* [DATA BLOCK]
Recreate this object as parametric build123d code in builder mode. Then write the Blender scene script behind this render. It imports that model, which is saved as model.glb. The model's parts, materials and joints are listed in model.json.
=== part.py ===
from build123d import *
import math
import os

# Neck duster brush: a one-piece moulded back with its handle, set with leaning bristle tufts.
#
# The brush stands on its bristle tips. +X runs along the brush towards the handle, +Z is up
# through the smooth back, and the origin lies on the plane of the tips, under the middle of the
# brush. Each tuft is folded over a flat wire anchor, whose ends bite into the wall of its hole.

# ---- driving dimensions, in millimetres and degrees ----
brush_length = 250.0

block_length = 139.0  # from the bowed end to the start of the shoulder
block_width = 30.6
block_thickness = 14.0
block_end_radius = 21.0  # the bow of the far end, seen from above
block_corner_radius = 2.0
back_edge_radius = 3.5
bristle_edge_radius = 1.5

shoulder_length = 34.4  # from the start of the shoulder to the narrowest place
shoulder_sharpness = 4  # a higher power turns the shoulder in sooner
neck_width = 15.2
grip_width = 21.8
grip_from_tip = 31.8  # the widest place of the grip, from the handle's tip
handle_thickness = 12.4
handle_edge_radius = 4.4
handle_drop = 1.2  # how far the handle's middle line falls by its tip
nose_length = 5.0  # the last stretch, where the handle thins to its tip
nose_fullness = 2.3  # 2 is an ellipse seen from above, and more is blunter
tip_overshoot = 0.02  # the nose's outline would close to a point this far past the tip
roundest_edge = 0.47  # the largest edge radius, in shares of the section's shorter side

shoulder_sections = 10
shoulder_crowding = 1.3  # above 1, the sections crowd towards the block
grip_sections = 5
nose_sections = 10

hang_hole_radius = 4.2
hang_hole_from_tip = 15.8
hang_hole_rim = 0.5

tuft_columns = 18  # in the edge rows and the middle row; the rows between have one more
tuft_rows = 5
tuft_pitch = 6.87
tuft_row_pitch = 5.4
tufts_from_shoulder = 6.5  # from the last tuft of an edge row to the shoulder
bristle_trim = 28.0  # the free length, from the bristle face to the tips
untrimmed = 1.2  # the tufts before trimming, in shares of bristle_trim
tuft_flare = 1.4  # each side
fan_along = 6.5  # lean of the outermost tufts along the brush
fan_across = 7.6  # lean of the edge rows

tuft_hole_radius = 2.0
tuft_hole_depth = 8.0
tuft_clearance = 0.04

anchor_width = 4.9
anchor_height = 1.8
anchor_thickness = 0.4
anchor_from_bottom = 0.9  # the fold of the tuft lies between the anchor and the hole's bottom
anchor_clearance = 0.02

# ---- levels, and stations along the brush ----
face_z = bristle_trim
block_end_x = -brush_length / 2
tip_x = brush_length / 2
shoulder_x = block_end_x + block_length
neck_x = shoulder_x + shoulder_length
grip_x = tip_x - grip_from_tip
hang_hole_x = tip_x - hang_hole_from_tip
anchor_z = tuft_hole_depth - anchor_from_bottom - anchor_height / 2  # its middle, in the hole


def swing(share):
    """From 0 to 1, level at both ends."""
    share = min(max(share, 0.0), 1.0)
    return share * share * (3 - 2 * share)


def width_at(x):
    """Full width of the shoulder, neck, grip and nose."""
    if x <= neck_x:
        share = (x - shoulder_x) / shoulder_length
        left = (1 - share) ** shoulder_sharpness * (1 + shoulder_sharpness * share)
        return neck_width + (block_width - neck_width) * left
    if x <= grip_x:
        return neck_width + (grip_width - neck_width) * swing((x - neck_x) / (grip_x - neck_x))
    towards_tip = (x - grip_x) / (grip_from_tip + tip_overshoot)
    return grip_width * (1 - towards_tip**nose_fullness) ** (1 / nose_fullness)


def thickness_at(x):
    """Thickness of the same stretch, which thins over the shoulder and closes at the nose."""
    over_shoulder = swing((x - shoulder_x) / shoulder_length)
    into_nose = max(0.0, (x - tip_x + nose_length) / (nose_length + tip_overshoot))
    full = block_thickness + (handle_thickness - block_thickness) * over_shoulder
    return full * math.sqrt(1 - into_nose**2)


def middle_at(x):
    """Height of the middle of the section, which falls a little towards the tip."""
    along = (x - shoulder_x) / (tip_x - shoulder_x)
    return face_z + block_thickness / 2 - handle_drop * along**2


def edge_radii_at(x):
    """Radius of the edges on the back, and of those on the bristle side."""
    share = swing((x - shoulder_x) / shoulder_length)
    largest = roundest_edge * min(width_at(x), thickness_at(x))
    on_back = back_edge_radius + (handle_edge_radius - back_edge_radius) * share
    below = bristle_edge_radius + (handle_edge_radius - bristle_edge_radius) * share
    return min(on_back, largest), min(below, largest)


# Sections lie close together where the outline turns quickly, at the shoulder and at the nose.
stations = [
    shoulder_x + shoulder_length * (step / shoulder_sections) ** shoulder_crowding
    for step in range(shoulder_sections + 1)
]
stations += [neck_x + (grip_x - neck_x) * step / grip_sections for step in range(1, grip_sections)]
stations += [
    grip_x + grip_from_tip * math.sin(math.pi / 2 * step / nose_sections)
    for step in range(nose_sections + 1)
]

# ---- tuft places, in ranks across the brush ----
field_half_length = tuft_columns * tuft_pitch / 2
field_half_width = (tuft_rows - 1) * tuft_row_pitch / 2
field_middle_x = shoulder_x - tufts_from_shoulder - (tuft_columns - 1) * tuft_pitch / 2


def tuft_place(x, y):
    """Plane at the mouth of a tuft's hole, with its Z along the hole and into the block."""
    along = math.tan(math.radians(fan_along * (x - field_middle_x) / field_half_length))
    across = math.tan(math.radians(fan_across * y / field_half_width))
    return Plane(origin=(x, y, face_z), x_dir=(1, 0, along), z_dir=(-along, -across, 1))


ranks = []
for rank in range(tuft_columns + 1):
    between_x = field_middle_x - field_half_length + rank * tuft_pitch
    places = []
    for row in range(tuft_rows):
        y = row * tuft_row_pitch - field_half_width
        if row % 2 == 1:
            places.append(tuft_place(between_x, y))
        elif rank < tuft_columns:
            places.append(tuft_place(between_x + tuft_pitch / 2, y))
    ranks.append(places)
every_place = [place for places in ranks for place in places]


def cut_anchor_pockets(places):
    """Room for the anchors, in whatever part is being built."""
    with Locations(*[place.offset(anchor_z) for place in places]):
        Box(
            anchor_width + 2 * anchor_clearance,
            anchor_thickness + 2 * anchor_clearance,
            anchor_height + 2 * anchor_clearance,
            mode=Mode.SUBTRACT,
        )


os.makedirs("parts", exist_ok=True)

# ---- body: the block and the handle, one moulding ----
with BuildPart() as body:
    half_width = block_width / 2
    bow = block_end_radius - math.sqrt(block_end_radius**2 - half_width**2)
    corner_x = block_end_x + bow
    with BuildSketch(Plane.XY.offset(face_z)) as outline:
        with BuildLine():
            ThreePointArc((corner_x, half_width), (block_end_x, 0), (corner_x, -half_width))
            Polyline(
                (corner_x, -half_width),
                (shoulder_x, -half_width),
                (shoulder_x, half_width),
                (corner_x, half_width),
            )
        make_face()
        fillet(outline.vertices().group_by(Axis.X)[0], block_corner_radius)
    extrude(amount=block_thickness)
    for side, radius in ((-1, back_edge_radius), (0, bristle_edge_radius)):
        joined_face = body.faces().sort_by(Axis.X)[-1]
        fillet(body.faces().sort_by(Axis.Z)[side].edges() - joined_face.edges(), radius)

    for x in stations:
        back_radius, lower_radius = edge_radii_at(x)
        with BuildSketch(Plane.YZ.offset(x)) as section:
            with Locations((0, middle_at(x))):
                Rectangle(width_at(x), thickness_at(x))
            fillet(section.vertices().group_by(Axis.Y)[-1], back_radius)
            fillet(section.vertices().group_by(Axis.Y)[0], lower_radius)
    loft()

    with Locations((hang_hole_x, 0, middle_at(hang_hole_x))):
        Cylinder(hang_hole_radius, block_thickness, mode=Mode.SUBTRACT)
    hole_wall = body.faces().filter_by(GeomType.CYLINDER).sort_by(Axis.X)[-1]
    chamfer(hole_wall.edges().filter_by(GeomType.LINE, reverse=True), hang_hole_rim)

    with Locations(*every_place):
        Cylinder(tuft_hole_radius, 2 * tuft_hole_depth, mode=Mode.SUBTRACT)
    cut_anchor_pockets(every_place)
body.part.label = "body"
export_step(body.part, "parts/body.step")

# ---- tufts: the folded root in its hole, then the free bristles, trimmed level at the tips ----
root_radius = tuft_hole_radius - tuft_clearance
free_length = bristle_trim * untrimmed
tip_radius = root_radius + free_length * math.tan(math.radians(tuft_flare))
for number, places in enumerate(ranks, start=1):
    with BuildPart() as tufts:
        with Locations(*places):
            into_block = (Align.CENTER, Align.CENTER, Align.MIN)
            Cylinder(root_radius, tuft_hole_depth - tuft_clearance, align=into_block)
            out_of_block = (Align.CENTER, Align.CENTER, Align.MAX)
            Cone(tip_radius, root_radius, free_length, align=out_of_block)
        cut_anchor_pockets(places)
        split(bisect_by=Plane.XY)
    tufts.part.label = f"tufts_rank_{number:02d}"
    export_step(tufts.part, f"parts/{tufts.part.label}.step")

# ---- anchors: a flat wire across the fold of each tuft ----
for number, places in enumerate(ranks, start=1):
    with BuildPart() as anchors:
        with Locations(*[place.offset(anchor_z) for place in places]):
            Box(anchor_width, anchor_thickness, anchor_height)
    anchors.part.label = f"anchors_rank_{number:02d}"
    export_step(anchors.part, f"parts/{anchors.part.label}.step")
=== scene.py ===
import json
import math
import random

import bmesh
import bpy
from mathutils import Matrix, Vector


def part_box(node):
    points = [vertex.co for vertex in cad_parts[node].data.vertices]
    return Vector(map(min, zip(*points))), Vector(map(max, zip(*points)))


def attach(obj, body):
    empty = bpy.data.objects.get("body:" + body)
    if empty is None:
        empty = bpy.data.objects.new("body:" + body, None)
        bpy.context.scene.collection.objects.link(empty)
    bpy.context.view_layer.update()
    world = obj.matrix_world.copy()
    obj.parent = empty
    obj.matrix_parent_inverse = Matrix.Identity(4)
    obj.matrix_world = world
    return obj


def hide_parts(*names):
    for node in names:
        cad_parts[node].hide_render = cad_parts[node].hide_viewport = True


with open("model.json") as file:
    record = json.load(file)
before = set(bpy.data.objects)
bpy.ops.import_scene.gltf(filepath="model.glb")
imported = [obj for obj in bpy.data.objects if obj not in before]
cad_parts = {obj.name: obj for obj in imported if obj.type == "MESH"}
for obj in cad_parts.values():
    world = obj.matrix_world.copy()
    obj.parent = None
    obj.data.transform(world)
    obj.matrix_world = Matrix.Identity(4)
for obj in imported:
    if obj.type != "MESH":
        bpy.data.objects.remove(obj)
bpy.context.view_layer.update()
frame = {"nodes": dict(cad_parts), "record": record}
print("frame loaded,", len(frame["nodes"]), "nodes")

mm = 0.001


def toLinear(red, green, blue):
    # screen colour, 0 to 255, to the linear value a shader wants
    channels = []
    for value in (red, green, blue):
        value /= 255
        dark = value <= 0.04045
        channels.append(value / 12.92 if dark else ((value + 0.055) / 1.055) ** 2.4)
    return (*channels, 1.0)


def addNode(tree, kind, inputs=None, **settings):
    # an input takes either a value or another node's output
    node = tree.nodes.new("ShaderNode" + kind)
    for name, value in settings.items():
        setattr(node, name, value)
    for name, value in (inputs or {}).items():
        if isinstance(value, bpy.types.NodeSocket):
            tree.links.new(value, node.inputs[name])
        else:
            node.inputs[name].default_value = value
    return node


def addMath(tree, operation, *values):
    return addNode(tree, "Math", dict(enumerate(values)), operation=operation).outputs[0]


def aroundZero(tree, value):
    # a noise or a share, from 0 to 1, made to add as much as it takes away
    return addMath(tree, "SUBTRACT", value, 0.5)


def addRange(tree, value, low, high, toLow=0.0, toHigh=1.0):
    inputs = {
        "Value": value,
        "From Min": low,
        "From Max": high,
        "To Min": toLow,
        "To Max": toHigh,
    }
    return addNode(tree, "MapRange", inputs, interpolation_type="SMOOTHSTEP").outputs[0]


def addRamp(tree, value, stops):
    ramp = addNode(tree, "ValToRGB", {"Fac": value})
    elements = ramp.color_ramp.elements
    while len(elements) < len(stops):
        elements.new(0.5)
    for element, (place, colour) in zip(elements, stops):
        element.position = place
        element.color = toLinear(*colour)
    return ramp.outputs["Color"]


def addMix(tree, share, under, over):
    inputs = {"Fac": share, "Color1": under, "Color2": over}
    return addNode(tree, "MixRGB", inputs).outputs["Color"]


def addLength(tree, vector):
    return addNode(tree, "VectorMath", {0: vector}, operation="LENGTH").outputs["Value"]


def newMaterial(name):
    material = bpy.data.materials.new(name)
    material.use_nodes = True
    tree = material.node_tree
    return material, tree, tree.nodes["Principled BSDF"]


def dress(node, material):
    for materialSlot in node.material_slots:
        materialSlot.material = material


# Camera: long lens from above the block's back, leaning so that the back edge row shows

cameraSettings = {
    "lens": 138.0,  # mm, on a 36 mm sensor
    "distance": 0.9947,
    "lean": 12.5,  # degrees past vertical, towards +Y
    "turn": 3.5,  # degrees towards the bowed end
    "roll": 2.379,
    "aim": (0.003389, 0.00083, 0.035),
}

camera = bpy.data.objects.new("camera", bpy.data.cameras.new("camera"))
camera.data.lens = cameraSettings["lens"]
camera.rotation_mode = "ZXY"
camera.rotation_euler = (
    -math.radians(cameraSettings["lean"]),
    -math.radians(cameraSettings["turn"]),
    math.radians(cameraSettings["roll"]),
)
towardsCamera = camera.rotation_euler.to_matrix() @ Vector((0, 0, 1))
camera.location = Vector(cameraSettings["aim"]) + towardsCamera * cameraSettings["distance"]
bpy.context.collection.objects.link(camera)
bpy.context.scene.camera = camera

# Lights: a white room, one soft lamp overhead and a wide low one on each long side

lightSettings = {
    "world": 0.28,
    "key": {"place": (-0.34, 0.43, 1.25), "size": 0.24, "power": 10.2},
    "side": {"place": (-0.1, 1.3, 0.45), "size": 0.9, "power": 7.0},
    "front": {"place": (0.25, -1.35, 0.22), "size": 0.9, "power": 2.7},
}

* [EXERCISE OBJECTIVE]
From the line with "# ---- anchors: a" through the line with "before = set(bpy.data.objects)", set down every line exactly and nothing besides.

* [THE SOLUTION]
# ---- anchors: a flat wire across the fold of each tuft ----
for number, places in enumerate(ranks, start=1):
    with BuildPart() as anchors:
        with Locations(*[place.offset(anchor_z) for place in places]):
            Box(anchor_width, anchor_thickness, anchor_height)
    anchors.part.label = f"anchors_rank_{number:02d}"
    export_step(anchors.part, f"parts/{anchors.part.label}.step")
=== scene.py ===
import json
import math
import random

import bmesh
import bpy
from mathutils import Matrix, Vector


def part_box(node):
    points = [vertex.co for vertex in cad_parts[node].data.vertices]
    return Vector(map(min, zip(*points))), Vector(map(max, zip(*points)))


def attach(obj, body):
    empty = bpy.data.objects.get("body:" + body)
    if empty is None:
        empty = bpy.data.objects.new("body:" + body, None)
        bpy.context.scene.collection.objects.link(empty)
    bpy.context.view_layer.update()
    world = obj.matrix_world.copy()
    obj.parent = empty
    obj.matrix_parent_inverse = Matrix.Identity(4)
    obj.matrix_world = world
    return obj


def hide_parts(*names):
    for node in names:
        cad_parts[node].hide_render = cad_parts[node].hide_viewport = True


with open("model.json") as file:
    record = json.load(file)
before = set(bpy.data.objects)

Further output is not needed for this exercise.